= George Radcliffe (politician) =

English lawyer and politician

Sir George Radcliffe (1599 – May 1657) was an English lawyer and politician. He spent much of his political career in Ireland, where he was a key member of the firm and ruthless Strafford administration. He lived out his last years in exile in the Dutch Republic.

==Early career ==

Born the son of Nicholas Radcliffe (d. 1599) of Overthorpe, West Yorkshire and his wife Margaret Marsh, widow of John Bayley, Radcliffe was educated at Oldham and at University College, Oxford. As a student lawyer at Gray's Inn in 1613, Radcliffe was asked to contribute to the costs of masques at the wedding of Princess Elizabeth and Frederick V of the Palatinate.

He attained some measure of success as a barrister, and about 1626 became the confidential adviser of Sir Thomas Wentworth, afterwards Earl of Strafford, who was related to his wife, Anne Trappes (died 1659). Strafford was a man with a gift for making enemies, but Radcliffe remained his devoted friend for life. Strafford's biographer notes that "in all the crises of his life it was to Radcliffe that he opened his heart".

Like his master, he was imprisoned in 1627 for declining to contribute to a forced loan, but he shared the good, as well as the ill, fortunes of Wentworth, acting as his adviser when he was president of the Council of the North.

==In Ireland ==

When Wentworth was made Lord Deputy of Ireland, Radcliffe, in January 1633, preceded him to that country, and having been made a member of the Privy Council of Ireland he was trusted by the Deputy in the fullest possible way, his advice being of the greatest service. Wentworth wrote that of all the Privy Council, he confided only in Radcliffe and Christopher Wandesford, whose services to him could never be adequately rewarded. It was Radcliffe who persuaded Strafford to mend an early quarrel with James Butler, 1st Duke of Ormonde, arguing rightly that Ormonde would be a friend and ally of immense value.

On the other hand, he and Strafford showed very poor judgement in their campaign of harassment against the powerful magnate Richard Boyle, 1st Earl of Cork, who became an implacable enemy of Strafford, and worked patiently over the years for his ruin.

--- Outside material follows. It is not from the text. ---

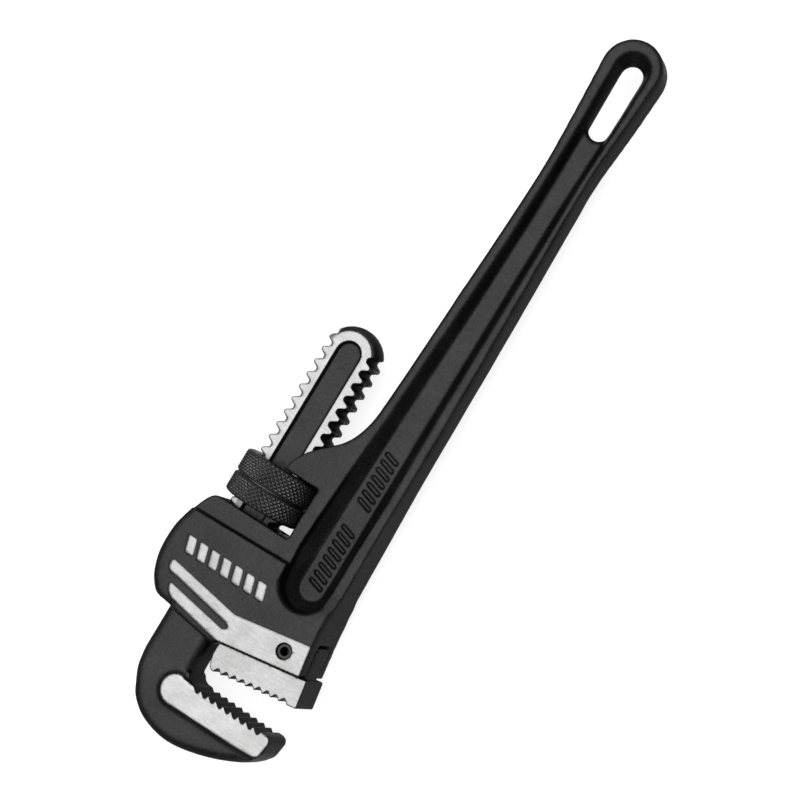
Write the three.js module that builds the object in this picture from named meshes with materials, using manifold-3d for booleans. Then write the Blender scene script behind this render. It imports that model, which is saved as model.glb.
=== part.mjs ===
// A straight pipe wrench of the 350 mm (14 in) class, as an assembly of separate solids, in millimetres.
//
// Design frame: X runs from the jaws (-X) to the hanging end of the handle (+X), Y runs from the handle
// towards the adjusting nut, and Z runs across the thickness, with the wrench's middle plane at Z = 0.
// The last lines lay the whole wrench on Z = 0, with its bounding box centred on X = Y = 0.

import * as THREE from "three";
import { mergeVertices } from "three/addons/utils/BufferGeometryUtils.js";
import Module from "manifold-3d";

const wasm = await Module();
wasm.setup();

// ---------------------------------------------------------------- driving dimensions

const GAP = 0.35; // clearance between neighbouring pieces

// Threaded shank of the hook jaw: a round thread between two flats.
const AXIS_Y = 27.3;
const PITCH = 6.05;
const CREST_R = 13.1;
const ROOT_R = 10.5;
const CREST_PHASE = -10.5; // X of a crest on the shank's +Y side
const SHANK_HALF = 6.5; // half the distance across the flats
const SHANK_END = 17.7;
const END_ROUND_IN = 3.4; // the rounded end slopes down from each flat by this much
const END_ROUND_DEEP = 5;
const THREAD_START = -99;
const PANEL_HALF = 5.75; // the sunk panel in each flat
const PANEL_DEPTH = 1.9;
const PANEL_END = 10.7;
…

Radcliffe sat in the Irish House of Commons as member for County Armagh in the Parliament of 1634–35 and for County Sligo in the Parliament of 1639–41, and was farmer of the customs revenues. He also acquired substantial lands in County Fermanagh and County Sligo. When Strafford returned to England in 1639, he entrusted Radcliffe with the management of Ireland's finances and also Strafford's own tangled financial affairs. Radcliffe built Rathmines Castle near Dublin: it was destroyed during the wars of the following decade but rebuilt in the eighteenth century.

In 1640, Radcliffe, like Strafford, was arrested and impeached, but the charges against him were not pressed. He was freed in 1642, and in 1643 he was with Charles I at Oxford. He remained loyal to Strafford's family, and used his extensive knowledge of his master's financial affairs to salvage something for his widow and children.

==Exile ==

In 1647 he fled to France, and joined the Court in exile. His association with Strafford, now seen as a martyr for the Royalist cause, made him a figure of some importance, and he became a confidential adviser to the future James II. Unfortunately, he was drawn into James's quarrels with his mother Henrietta Maria and his brother Charles II, and for a time Charles declared him persona non grata. Through Ormonde's goodwill, Radcliffe was eventually restored to favour, but had little influence in his last years. He wrote to his wife that he was "as weary as a dog of his office", and that only loyalty to James deterred him from retirement. He also complained, like many exiled Royalists, of his dire poverty, "not having had a new suit of clothes in five years". He died at Flushing in May 1657.

By his wife Anne, daughter of Sir Francis Trappes and Mary Atkinson, he had one son Thomas. Thomas regained the family estates in County Sligo at the Restoration of Charles II, but died without issue in Dublin in 1679. Anne died two years after her husband, and is buried in Westminster Abbey.

Radcliffe wrote An essay towards the life of my Lord Strafford, from which the material for the various lives of the statesman has been largely taken. His description of Strafford's much-loved second wife Arabella Holles has been described as "lyrical", and suggests that he had a romantic devotion to her memory.

==Character==

Veronica Wedgwood describes him as a pious man of simple tastes, not outstandingly intelligent, but courageous, thorough and a skilled lawyer. On the other hand, he could be irritable, intolerant, and indiscreet.